=== Work to be completed ===
Each entry in the listing below should be restated word for word.

=== Entries with parts and joints ===
■ ■ ■
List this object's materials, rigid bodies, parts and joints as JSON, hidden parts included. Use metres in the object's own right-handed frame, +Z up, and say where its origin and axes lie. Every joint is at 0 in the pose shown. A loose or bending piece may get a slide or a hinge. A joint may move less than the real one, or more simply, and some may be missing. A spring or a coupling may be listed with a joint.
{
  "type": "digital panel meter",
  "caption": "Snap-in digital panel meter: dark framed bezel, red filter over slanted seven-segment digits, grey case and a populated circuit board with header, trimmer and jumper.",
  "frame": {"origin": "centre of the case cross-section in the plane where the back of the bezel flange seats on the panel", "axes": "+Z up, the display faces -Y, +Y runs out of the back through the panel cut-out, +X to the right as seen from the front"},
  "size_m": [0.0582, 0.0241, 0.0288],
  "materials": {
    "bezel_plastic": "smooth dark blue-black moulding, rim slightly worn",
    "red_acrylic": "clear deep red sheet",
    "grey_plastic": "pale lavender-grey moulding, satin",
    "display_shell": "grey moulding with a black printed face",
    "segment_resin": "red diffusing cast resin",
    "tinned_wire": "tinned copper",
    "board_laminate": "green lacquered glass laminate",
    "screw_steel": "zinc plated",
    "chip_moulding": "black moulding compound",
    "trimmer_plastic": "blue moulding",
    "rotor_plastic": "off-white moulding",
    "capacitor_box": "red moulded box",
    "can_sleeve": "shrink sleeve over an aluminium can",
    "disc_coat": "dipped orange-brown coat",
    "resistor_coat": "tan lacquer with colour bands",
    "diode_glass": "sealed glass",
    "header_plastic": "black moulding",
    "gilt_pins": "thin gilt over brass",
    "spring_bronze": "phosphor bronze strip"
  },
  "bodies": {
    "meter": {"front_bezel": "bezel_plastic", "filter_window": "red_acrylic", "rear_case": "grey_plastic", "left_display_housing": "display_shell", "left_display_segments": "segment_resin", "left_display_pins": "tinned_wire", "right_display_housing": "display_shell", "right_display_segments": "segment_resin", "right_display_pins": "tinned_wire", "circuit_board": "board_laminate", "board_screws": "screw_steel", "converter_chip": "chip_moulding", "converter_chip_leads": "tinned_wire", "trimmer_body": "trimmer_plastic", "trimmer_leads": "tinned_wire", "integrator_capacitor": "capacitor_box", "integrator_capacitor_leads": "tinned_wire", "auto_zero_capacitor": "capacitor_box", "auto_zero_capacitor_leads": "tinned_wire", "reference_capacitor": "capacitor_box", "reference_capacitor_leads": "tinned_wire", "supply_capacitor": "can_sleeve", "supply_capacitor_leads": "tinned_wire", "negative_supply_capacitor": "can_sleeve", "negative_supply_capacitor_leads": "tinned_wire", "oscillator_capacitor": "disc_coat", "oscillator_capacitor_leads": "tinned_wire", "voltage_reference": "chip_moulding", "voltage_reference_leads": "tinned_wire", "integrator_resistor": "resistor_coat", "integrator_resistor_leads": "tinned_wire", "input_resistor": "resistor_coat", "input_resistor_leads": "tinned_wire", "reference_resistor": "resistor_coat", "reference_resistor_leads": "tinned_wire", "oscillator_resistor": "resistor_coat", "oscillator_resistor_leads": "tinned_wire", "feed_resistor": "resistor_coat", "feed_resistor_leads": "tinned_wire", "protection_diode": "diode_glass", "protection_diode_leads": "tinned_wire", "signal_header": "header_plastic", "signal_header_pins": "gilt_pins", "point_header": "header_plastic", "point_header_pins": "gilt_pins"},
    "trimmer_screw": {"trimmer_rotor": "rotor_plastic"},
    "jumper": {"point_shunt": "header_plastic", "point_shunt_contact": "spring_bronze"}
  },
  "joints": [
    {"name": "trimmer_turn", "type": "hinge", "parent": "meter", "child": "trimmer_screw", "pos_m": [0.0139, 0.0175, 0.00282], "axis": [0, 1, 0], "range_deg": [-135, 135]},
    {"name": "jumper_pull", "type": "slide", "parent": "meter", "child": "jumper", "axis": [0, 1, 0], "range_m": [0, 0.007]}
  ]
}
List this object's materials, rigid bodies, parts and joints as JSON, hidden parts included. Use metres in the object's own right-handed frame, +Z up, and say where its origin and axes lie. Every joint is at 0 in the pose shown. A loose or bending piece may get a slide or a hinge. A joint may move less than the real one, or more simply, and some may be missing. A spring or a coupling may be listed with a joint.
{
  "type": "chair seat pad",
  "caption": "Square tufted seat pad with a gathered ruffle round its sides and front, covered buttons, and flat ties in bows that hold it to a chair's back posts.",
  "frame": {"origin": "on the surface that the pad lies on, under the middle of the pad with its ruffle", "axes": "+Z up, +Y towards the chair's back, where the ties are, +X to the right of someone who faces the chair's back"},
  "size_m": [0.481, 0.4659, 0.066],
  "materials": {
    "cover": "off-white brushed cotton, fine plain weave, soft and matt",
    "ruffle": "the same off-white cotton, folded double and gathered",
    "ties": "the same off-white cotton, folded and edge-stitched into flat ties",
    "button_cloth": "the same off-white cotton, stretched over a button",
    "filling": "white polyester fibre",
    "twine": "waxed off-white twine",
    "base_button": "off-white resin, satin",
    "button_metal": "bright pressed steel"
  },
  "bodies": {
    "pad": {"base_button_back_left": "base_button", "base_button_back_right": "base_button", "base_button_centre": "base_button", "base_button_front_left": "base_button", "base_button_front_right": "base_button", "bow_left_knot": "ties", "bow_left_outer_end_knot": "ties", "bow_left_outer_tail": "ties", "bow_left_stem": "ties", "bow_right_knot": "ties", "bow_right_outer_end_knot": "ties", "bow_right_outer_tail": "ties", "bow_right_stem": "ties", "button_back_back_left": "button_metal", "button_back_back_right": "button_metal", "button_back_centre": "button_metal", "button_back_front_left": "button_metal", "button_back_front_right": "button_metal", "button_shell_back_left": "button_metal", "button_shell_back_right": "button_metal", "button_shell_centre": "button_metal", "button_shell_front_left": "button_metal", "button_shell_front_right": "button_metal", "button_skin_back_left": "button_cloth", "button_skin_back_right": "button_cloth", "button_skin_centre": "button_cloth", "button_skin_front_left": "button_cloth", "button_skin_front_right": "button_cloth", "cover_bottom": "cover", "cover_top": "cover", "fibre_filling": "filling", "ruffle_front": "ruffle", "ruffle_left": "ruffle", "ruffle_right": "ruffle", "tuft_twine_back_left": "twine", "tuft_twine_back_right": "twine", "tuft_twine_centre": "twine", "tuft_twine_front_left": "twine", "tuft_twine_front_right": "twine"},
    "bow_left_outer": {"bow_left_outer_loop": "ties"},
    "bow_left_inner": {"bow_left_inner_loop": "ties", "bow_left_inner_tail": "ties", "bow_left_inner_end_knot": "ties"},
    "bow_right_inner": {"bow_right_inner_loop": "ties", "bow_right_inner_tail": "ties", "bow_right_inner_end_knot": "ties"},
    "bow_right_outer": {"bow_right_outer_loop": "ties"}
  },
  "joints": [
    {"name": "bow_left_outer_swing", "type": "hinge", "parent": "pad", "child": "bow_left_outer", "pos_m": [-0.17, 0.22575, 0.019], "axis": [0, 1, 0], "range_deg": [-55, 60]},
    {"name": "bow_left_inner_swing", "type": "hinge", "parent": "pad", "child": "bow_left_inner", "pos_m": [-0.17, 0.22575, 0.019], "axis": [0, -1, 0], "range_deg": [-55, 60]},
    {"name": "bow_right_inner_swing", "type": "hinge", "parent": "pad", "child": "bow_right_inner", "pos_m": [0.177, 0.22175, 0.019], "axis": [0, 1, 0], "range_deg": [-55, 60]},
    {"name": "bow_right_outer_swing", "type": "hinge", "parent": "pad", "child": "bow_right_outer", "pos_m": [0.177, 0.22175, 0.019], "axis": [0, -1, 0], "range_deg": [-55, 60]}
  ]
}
■ ■ ■
=== Answer for the task ===
List this object's materials, rigid bodies, parts and joints as JSON, hidden parts included. Use metres in the object's own right-handed frame, +Z up, and say where its origin and axes lie. Every joint is at 0 in the pose shown. A loose or bending piece may get a slide or a hinge. A joint may move less than the real one, or more simply, and some may be missing. A spring or a coupling may be listed with a joint.
{
  "type": "digital panel meter",
  "caption": "Snap-in digital panel meter: dark framed bezel, red filter over slanted seven-segment digits, grey case and a populated circuit board with header, trimmer and jumper.",
  "frame": {"origin": "centre of the case cross-section in the plane where the back of the bezel flange seats on the panel", "axes": "+Z up, the display faces -Y, +Y runs out of the back through the panel cut-out, +X to the right as seen from the front"},
  "size_m": [0.0582, 0.0241, 0.0288],
  "materials": {
    "bezel_plastic": "smooth dark blue-black moulding, rim slightly worn",
    "red_acrylic": "clear deep red sheet",
    "grey_plastic": "pale lavender-grey moulding, satin",
    "display_shell": "grey moulding with a black printed face",
    "segment_resin": "red diffusing cast resin",
    "tinned_wire": "tinned copper",
    "board_laminate": "green lacquered glass laminate",
    "screw_steel": "zinc plated",
    "chip_moulding": "black moulding compound",
    "trimmer_plastic": "blue moulding",
    "rotor_plastic": "off-white moulding",
    "capacitor_box": "red moulded box",
    "can_sleeve": "shrink sleeve over an aluminium can",
    "disc_coat": "dipped orange-brown coat",
    "resistor_coat": "tan lacquer with colour bands",
    "diode_glass": "sealed glass",
    "header_plastic": "black moulding",
    "gilt_pins": "thin gilt over brass",
    "spring_bronze": "phosphor bronze strip"
  },
  "bodies": {
    "meter": {"front_bezel": "bezel_plastic", "filter_window": "red_acrylic", "rear_case": "grey_plastic", "left_display_housing": "display_shell", "left_display_segments": "segment_resin", "left_display_pins": "tinned_wire", "right_display_housing": "display_shell", "right_display_segments": "segment_resin", "right_display_pins": "tinned_wire", "circuit_board": "board_laminate", "board_screws": "screw_steel", "converter_chip": "chip_moulding", "converter_chip_leads": "tinned_wire", "trimmer_body": "trimmer_plastic", "trimmer_leads": "tinned_wire", "integrator_capacitor": "capacitor_box", "integrator_capacitor_leads": "tinned_wire", "auto_zero_capacitor": "capacitor_box", "auto_zero_capacitor_leads": "tinned_wire", "reference_capacitor": "capacitor_box", "reference_capacitor_leads": "tinned_wire", "supply_capacitor": "can_sleeve", "supply_capacitor_leads": "tinned_wire", "negative_supply_capacitor": "can_sleeve", "negative_supply_capacitor_leads": "tinned_wire", "oscillator_capacitor": "disc_coat", "oscillator_capacitor_leads": "tinned_wire", "voltage_reference": "chip_moulding", "voltage_reference_leads": "tinned_wire", "integrator_resistor": "resistor_coat", "integrator_resistor_leads": "tinned_wire", "input_resistor": "resistor_coat", "input_resistor_leads": "tinned_wire", "reference_resistor": "resistor_coat", "reference_resistor_leads": "tinned_wire", "oscillator_resistor": "resistor_coat", "oscillator_resistor_leads": "tinned_wire", "feed_resistor": "resistor_coat", "feed_resistor_leads": "tinned_wire", "protection_diode": "diode_glass", "protection_diode_leads": "tinned_wire", "signal_header": "header_plastic", "signal_header_pins": "gilt_pins", "point_header": "header_plastic", "point_header_pins": "gilt_pins"},
    "trimmer_screw": {"trimmer_rotor": "rotor_plastic"},
    "jumper": {"point_shunt": "header_plastic", "point_shunt_contact": "spring_bronze"}
  },
  "joints": [
    {"name": "trimmer_turn", "type": "hinge", "parent": "meter", "child": "trimmer_screw", "pos_m": [0.0139, 0.0175, 0.00282], "axis": [0, 1, 0], "range_deg": [-135, 135]},
    {"name": "jumper_pull", "type": "slide", "parent": "meter", "child": "jumper", "axis": [0, 1, 0], "range_m": [0, 0.007]}
  ]
}
List this object's materials, rigid bodies, parts and joints as JSON, hidden parts included. Use metres in the object's own right-handed frame, +Z up, and say where its origin and axes lie. Every joint is at 0 in the pose shown. A loose or bending piece may get a slide or a hinge. A joint may move less than the real one, or more simply, and some may be missing. A spring or a coupling may be listed with a joint.
{
  "type": "chair seat pad",
  "caption": "Square tufted seat pad with a gathered ruffle round its sides and front, covered buttons, and flat ties in bows that hold it to a chair's back posts.",
  "frame": {"origin": "on the surface that the pad lies on, under the middle of the pad with its ruffle", "axes": "+Z up, +Y towards the chair's back, where the ties are, +X to the right of someone who faces the chair's back"},
  "size_m": [0.481, 0.4659, 0.066],
  "materials": {
    "cover": "off-white brushed cotton, fine plain weave, soft and matt",
    "ruffle": "the same off-white cotton, folded double and gathered",
    "ties": "the same off-white cotton, folded and edge-stitched into flat ties",
    "button_cloth": "the same off-white cotton, stretched over a button",
    "filling": "white polyester fibre",
    "twine": "waxed off-white twine",
    "base_button": "off-white resin, satin",
    "button_metal": "bright pressed steel"
  },
  "bodies": {
    "pad": {"base_button_back_left": "base_button", "base_button_back_right": "base_button", "base_button_centre": "base_button", "base_button_front_left": "base_button", "base_button_front_right": "base_button", "bow_left_knot": "ties", "bow_left_outer_end_knot": "ties", "bow_left_outer_tail": "ties", "bow_left_stem": "ties", "bow_right_knot": "ties", "bow_right_outer_end_knot": "ties", "bow_right_outer_tail": "ties", "bow_right_stem": "ties", "button_back_back_left": "button_metal", "button_back_back_right": "button_metal", "button_back_centre": "button_metal", "button_back_front_left": "button_metal", "button_back_front_right": "button_metal", "button_shell_back_left": "button_metal", "button_shell_back_right": "button_metal", "button_shell_centre": "button_metal", "button_shell_front_left": "button_metal", "button_shell_front_right": "button_metal", "button_skin_back_left": "button_cloth", "button_skin_back_right": "button_cloth", "button_skin_centre": "button_cloth", "button_skin_front_left": "button_cloth", "button_skin_front_right": "button_cloth", "cover_bottom": "cover", "cover_top": "cover", "fibre_filling": "filling", "ruffle_front": "ruffle", "ruffle_left": "ruffle", "ruffle_right": "ruffle", "tuft_twine_back_left": "twine", "tuft_twine_back_right": "twine", "tuft_twine_centre": "twine", "tuft_twine_front_left": "twine", "tuft_twine_front_right": "twine"},
    "bow_left_outer": {"bow_left_outer_loop": "ties"},
    "bow_left_inner": {"bow_left_inner_loop": "ties", "bow_left_inner_tail": "ties", "bow_left_inner_end_knot": "ties"},
    "bow_right_inner": {"bow_right_inner_loop": "ties", "bow_right_inner_tail": "ties", "bow_right_inner_end_knot": "ties"},
    "bow_right_outer": {"bow_right_outer_loop": "ties"}
  },
  "joints": [
    {"name": "bow_left_outer_swing", "type": "hinge", "parent": "pad", "child": "bow_left_outer", "pos_m": [-0.17, 0.22575, 0.019], "axis": [0, 1, 0], "range_deg": [-55, 60]},
    {"name": "bow_left_inner_swing", "type": "hinge", "parent": "pad", "child": "bow_left_inner", "pos_m": [-0.17, 0.22575, 0.019], "axis": [0, -1, 0], "range_deg": [-55, 60]},
    {"name": "bow_right_inner_swing", "type": "hinge", "parent": "pad", "child": "bow_right_inner", "pos_m": [0.177, 0.22175, 0.019], "axis": [0, 1, 0], "range_deg": [-55, 60]},
    {"name": "bow_right_outer_swing", "type": "hinge", "parent": "pad", "child": "bow_right_outer", "pos_m": [0.177, 0.22175, 0.019], "axis": [0, -1, 0], "range_deg": [-55, 60]}
  ]
}